De tels propos ne sont pas sans rappeler les pathos de l’Union sacrée française, ou de la Burgfrieden allemande, qui s’étaient imposées lors des votes des crédits de guerre en 1914, auxquels s’étaient ralliées les voix des partis socialistes et des syndicats. A l’époque aussi le discours était, de part et d’autre, « Il n’y a pas d’autre choix que de s’unir et se défendre face à l’ennemi ». Les voix pacifistes étaient alors jugées irresponsables, férocement combattues et écartées des partis. Un an plus tôt, en juillet 1913, l’Assemblée nationale française votait une loi instaurant le service militaire obligatoire. Il semble aujourd’hui utile de rappeler l’évidence, à savoir que ces préparatifs guerriers n’ont pas amené à un évitement de la violence, mais ont débouché sur quatre années de guerre mondiale et plus de 10 millions de morts.
De voix pacifistes férocement combattues
La frénésie militariste doit être vue pour ce qu’elle est réellement. Pour cette raison, il faut refuser de l’appréhender comme « l’unique garantie pour la paix ». C’est pourquoi il convient de prendre au sérieux toutes les autres options disponibles qui peuvent contribuer à la réduction des risques d’escalades horizontales et verticales. C’est pourquoi, également, il faut continuer à prendre au sérieux l’option diplomatique. Au surplus, il est impératif de maintenir les dépenses militaires au strict nécessaire afin qu’elles ne mettent à mal la solidarité à travers la sécurité sociale et pour tenter d’enrayer la course aux armements en cours.
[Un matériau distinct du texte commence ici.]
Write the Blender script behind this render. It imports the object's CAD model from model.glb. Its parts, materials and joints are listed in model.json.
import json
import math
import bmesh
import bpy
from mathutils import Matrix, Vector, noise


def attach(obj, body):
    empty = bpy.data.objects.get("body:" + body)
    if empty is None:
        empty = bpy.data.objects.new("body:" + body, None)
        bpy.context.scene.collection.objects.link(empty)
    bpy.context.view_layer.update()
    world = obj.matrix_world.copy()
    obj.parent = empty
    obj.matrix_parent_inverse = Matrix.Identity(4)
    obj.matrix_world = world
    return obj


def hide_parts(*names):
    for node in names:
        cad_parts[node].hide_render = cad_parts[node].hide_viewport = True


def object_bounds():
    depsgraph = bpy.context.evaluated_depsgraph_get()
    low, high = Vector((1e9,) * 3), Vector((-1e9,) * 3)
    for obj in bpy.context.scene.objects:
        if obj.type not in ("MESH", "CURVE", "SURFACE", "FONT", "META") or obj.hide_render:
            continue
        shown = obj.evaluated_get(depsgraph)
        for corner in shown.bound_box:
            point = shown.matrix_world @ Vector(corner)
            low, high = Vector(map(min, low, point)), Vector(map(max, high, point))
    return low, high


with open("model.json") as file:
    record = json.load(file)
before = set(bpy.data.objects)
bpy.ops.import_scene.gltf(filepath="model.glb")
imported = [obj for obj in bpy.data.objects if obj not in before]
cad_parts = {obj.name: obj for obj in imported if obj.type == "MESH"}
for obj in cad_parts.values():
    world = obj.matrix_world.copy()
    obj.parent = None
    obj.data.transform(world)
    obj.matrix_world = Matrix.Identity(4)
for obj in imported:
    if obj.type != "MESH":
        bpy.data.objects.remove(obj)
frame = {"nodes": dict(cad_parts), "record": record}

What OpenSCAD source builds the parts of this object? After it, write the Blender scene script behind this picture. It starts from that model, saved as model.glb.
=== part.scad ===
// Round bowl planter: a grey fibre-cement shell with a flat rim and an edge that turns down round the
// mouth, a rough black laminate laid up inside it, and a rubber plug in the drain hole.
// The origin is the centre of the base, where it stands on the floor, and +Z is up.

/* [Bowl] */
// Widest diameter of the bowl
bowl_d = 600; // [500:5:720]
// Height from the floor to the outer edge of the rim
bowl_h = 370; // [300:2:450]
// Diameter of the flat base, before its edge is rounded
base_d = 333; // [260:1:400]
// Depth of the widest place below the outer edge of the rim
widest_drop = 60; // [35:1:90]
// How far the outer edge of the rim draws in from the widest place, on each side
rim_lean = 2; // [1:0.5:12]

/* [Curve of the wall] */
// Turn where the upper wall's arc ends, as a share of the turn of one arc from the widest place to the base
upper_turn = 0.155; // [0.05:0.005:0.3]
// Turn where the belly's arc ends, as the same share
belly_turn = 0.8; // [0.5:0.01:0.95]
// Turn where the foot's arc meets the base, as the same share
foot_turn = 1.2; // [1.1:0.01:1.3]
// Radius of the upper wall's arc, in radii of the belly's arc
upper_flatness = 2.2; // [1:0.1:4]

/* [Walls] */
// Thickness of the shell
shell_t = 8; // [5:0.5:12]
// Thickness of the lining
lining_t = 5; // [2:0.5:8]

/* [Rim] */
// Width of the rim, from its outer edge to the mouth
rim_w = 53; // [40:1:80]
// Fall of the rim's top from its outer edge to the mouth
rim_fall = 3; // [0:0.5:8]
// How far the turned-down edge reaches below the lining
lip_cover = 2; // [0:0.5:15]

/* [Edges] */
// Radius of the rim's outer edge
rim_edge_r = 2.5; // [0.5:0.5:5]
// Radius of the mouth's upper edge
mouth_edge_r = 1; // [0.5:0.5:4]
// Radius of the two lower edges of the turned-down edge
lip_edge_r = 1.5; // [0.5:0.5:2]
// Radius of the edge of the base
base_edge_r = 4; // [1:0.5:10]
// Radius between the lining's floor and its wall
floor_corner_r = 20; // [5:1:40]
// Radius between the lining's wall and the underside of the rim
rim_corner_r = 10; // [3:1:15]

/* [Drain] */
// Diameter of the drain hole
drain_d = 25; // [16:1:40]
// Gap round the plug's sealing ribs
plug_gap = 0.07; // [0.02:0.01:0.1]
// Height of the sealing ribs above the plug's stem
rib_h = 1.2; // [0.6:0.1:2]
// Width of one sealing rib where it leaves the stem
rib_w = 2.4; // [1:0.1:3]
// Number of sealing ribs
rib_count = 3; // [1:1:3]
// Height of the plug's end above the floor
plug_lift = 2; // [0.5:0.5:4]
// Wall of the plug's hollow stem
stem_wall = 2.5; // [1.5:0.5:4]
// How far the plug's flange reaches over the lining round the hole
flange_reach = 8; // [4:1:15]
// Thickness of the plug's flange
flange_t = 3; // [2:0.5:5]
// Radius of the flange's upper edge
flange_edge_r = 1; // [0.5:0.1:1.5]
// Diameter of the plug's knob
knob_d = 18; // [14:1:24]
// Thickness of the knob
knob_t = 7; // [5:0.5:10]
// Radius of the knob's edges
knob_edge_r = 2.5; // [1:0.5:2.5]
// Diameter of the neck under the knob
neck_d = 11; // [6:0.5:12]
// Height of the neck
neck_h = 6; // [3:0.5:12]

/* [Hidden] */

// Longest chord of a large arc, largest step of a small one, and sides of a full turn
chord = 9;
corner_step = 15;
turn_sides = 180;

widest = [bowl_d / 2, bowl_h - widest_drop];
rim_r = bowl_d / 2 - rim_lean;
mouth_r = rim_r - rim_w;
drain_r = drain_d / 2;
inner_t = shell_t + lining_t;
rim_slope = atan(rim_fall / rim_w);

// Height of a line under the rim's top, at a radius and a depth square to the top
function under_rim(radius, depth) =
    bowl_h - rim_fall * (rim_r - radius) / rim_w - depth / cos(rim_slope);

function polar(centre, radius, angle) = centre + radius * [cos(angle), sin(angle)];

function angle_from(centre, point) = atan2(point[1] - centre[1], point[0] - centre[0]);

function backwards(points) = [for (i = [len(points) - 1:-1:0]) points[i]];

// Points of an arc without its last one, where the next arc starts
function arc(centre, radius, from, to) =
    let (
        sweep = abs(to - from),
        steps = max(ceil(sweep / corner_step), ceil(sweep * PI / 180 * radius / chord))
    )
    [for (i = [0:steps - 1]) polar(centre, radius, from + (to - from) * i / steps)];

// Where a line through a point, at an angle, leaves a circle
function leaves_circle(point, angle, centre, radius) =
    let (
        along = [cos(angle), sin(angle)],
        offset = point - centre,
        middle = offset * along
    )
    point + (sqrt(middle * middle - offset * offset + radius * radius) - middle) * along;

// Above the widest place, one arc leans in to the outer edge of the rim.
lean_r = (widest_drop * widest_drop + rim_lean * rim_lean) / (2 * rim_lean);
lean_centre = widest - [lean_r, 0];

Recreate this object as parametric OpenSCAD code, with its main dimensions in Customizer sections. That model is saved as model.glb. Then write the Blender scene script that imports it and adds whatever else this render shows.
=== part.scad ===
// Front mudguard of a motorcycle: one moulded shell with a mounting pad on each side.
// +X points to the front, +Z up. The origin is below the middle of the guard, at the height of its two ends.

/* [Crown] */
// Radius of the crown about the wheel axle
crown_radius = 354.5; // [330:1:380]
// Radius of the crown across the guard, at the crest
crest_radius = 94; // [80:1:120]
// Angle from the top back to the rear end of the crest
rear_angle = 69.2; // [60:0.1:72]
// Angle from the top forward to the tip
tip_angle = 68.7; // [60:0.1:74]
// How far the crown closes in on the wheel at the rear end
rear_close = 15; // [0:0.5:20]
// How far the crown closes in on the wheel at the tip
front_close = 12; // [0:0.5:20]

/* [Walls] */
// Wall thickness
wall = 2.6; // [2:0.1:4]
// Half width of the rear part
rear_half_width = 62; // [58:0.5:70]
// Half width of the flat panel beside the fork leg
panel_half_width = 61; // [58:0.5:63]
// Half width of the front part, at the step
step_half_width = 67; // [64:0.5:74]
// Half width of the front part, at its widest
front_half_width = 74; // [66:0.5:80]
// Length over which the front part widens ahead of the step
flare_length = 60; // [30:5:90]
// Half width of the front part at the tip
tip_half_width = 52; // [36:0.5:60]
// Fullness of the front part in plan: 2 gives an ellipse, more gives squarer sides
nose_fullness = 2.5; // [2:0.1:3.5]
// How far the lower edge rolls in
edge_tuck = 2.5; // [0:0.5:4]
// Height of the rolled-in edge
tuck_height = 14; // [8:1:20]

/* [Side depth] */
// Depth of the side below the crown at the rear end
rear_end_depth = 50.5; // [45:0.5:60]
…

Enfin, il faut prendre en considération, à l’échelle internationale, les voix pacifistes qui défendent l’autodétermination des peuples.
(1) Site de La Libre, « Bruno Colmant : “Nous allons entrer dans une économie tout à fait différente de celle que nous avons connue” », 4 mars 2025.
(2) Site de Sud Info, « Crainte d’une troisième guerre mondiale, les Bruxellois expriment leurs inquiétudes : “Si ça arrive, je suis prêt à devenir de la chair à canon pour défendre l’Europe” », 7 mars 2025.
(3) Site de France Culture, « Taxes, droits de douane, armement… Les nouveaux défis de l’industrie française », 5 mars 2025.